As I said in yesterday's post, GW2's current status as Main Game benefits hugely from lack of competition. I don't much want to go backwards and replace it with a game I used to play and none of the newer games I've tried have been able to supersede it. It remains at the top of the heap through inertia and by default.

What's likely is that one day a new game will replace Guild Wars 2 and GW2 will take its place on my "other games I'm playing" list. I would bet serious money I won't stop playing it altogether, no matter how wonderful the new game might be. I might, if I'm really lucky and the new game is something special, take a hiatus from GW2 for a few months but you can bet I'll be back.
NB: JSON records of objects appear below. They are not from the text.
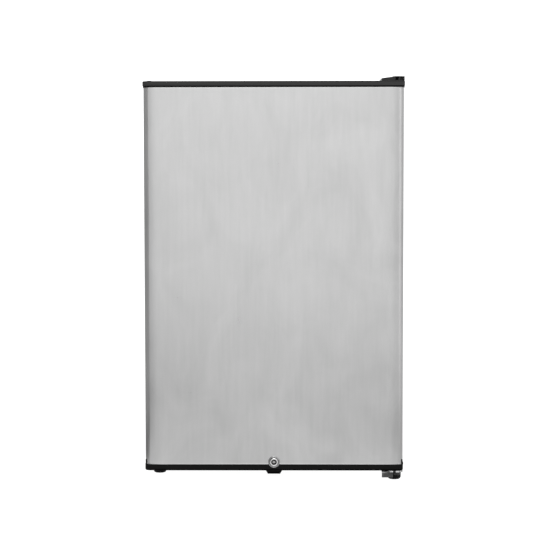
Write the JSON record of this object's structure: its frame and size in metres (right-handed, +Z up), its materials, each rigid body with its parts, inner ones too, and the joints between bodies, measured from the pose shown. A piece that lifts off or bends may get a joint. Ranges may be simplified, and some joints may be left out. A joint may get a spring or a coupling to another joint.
{
  "type": "compact refrigerator",
  "caption": "Free-standing compact refrigerator with one flat steel door, a key lock, a freezer box, glass shelves, a drawer, door bins and a rear wire condenser.",
  "frame": {"origin": "on the floor, under the middle of the overall box", "axes": "+Z up, the door faces -Y, the door's hinge is at +X"},
  "size_m": [0.521, 0.523, 0.8126],
  "materials": {
    "stainless": "satin",
    "cap_black": "satin",
    "white_liner": "satin",
    "clear_bin": "gloss",
    "shelf_glass": "gloss",
    "white_trim": "satin",
    "cabinet_black": "satin",
    "galvanised": "satin",
    "foam": "matte",
    "gasket_grey": "matte",
    "chrome": "polished",
    "zinc": "satin",
    "copper": "satin",
    "aluminium": "satin",
    "black_metal": "satin",
    "black_rubber": "matte",
    "black_plastic": "matte",
    "nylon": "matte",
    "lens": "gloss",
    "bulb_glass": "gloss"
  },
  "bodies": {
    "cabinet": {"outer_wrapper": "cabinet_black", "back_panel": "galvanised", "base_pan": "cabinet_black", "foam_insulation": "foam", "inner_liner": "white_liner", "compressor_plate": "galvanised", "rear_feet": "black_plastic", "compressor_lower_shell": "black_metal", "compressor_upper_shell": "black_metal", "compressor_grommets": "black_rubber", "compressor_bolts": "zinc", "terminal_cover": "black_plastic", "evaporation_tray": "black_plastic", "drain_tube": "nylon", "discharge_tube": "copper", "suction_tube": "copper", "liquid_tube": "black_metal", "filter_drier": "copper", "capillary_tube": "copper", "condenser_tube": "black_metal", "condenser_wires": "black_metal", "condenser_brackets": "black_plastic", "cabinet_screws": "zinc", "cord_gland": "black_plastic", "evaporator_box": "aluminium", "evaporator_hangers": "nylon", "freezer_frame": "white_trim", "shelf_trims": "white_trim", "thermostat_housing": "white_trim", "thermostat_body": "galvanised", "lamp_lens": "lens", "lamp_bulb": "bulb_glass", "upper_hinge_bracket": "zinc", "upper_hinge_cover": "cap_black", "lower_hinge_bracket": "zinc", "lock_strike": "zinc", "shelf_glass_lower": "shelf_glass", "shelf_glass_middle": "shelf_glass", "shelf_glass_upper": "shelf_glass"},
    "door": {"door_skin": "stainless", "door_top_cap": "cap_black", "door_bottom_cap": "cap_black", "door_liner": "white_liner", "door_foam": "foam", "door_gasket": "gasket_grey", "bottle_guard": "chrome", "hinge_bushes": "black_plastic", "hinge_hole_plug": "cap_black", "lock_body": "chrome", "door_rack_top": "clear_bin", "door_rack_middle": "clear_bin", "door_rack_bottom": "clear_bin"},
    "lock": {"lock_cylinder": "chrome", "lock_cam": "zinc"},
    "freezer_flap": {"freezer_flap": "white_trim"},
    "drip_tray": {"drip_tray": "clear_bin"},
    "chill_drawer": {"chill_drawer": "clear_bin"},
    "thermostat_knob": {"thermostat_knob": "white_trim"},
    "front_left_foot": {"front_left_foot": "black_plastic"},
    "front_right_foot": {"front_right_foot": "black_plastic"}
  },
  "joints": [
    {"name": "door_hinge", "type": "hinge", "parent": "cabinet", "child": "door", "pos_m": [0.248, -0.236, 0.03], "axis": [0, 0, 1], "range_deg": [0, 120]},
    {"name": "lock_turn", "type": "hinge", "parent": "door", "child": "lock", "pos_m": [0, -0.23, 0.0427], "axis": [0, 1, 0], "range_deg": [0, 90]},
    {"name": "freezer_flap_hinge", "type": "hinge", "parent": "cabinet", "child": "freezer_flap", "pos_m": [0, -0.0604, 0.747], "axis": [-1, 0, 0], "range_deg": [0, 90]},
    {"name": "drip_tray_slide", "type": "slide", "parent": "cabinet", "child": "drip_tray", "axis": [0, -1, 0], "range_m": [0, 0.085]},
    {"name": "chill_drawer_slide", "type": "slide", "parent": "cabinet", "child": "chill_drawer", "axis": [0, -1, 0], "range_m": [0, 0.088]},
    {"name": "thermostat_turn", "type": "hinge", "parent": "cabinet", "child": "thermostat_knob", "pos_m": [0.18, -0.116, 0.556], "axis": [-1, 0, 0], "range_deg": [-140, 140]},
    {"name": "left_foot_turn", "type": "hinge", "parent": "cabinet", "child": "front_left_foot", "pos_m": [-0.239, -0.142, 0.02], "axis": [0, 0, 1], "continuous": true},
    {"name": "right_foot_turn", "type": "hinge", "parent": "cabinet", "child": "front_right_foot", "pos_m": [0.2445, -0.208, 0.02], "axis": [0, 0, 1], "continuous": true}
  ]
}
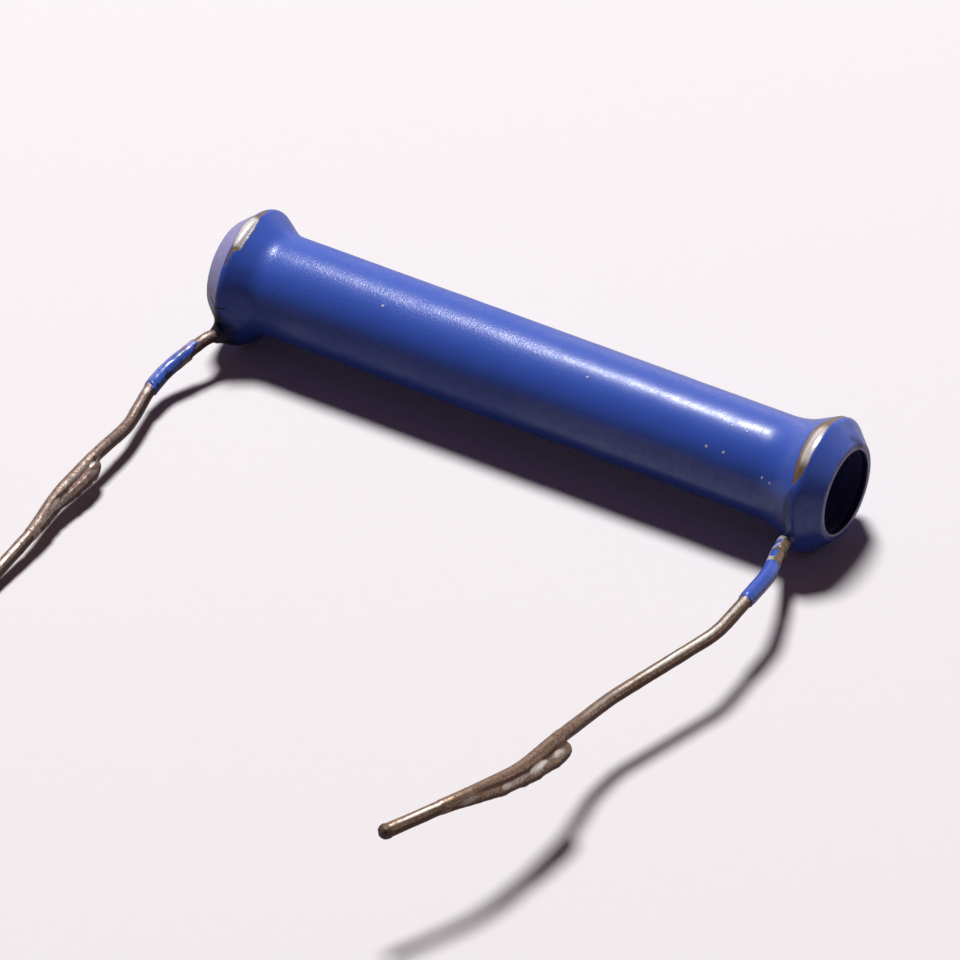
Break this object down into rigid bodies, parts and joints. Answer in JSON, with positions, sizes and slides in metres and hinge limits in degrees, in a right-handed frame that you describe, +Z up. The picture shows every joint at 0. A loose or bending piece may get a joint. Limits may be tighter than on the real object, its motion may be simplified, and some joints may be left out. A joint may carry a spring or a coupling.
{
  "type": "tubular ceramic capacitor",
  "caption": "Small round tubular ceramic capacitor, lacquered over a hollow ceramic tube with flared ends, with a bent wire lead wound round each end and trailing to one side.",
  "frame": {"origin": "middle of the tube, on the axis of its bore", "axes": "+X along the bore towards the end with the long flare, +Z up, the leads run towards -Y; the part lies on the plane z = -2.84 mm"},
  "size_m": [0.0291, 0.0313, 0.0056],
  "materials": {
    "ceramic": "matt fired ceramic",
    "silver_film": "matt fired silver film",
    "tinned_wire": "dull oxidised tinned copper wire",
    "solder": "lumpy aged solder",
    "lacquer": "semi-gloss blue dip lacquer"
  },
  "bodies": {
    "root": {"ceramic_tube": "ceramic", "inner_electrode": "silver_film", "outer_electrode": "silver_film", "left_lead": "tinned_wire", "right_lead": "tinned_wire", "left_solder_joint": "solder", "right_solder_joint": "solder", "lacquer_coat": "lacquer", "left_lead_lacquer": "lacquer", "right_lead_lacquer": "lacquer", "left_lead_solder": "solder", "right_lead_solder": "solder", "right_tip_solder": "solder"}
  },
  "joints": []
}
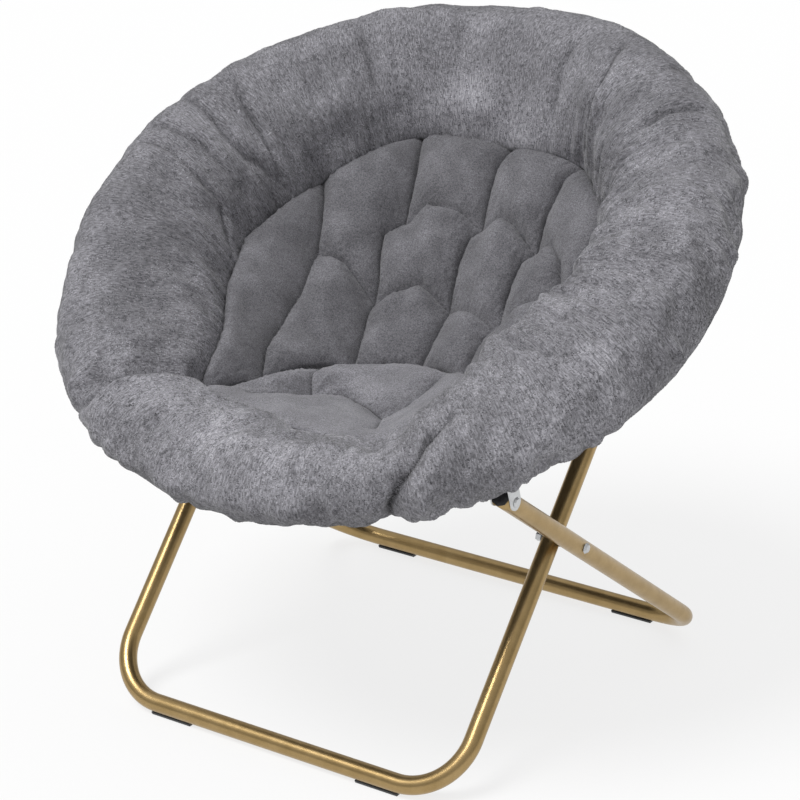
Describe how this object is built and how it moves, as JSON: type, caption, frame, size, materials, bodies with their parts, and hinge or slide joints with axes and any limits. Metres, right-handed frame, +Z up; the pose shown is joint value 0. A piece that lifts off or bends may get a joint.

Again, why? I think it's all down to that identity thing. After twenty years I'm still an EQ player. I'm still an EQII player. I'm still a Vanguard player. But I'm not a WoW player or a Rift player. I'm someone who sometimes plays WoW. I'm someone who used to play Rift.

I'm about as sure as I can be that I am and will always be a GW2 player. I may not always enjoy being one, I may not always choose to be one, but I will always be one. Whether I'm currently playing or not.

Which, right now, since there's nothing better on offer, I am.

10 comments:

  1. How games can wrap into our identities is an interesting thing, and something I've noted on in the past (on older blogs, I don't think TTL yet) -- particularly when it comes it identifying as an xyz-gamer first and foremost or a gamer first and foremost, but one who also plays xyz.

    It would appear almost as if you occupy a sort of hybrid position between the two.

    By which I mean, in past instances of this conversation, it has run the lines of, 'If I stopped playing this game I identify with as part of my identity, I would no longer *be* a gamer'.

    The person in question would insist that is it for them. No other games would ever or even could ever appeal.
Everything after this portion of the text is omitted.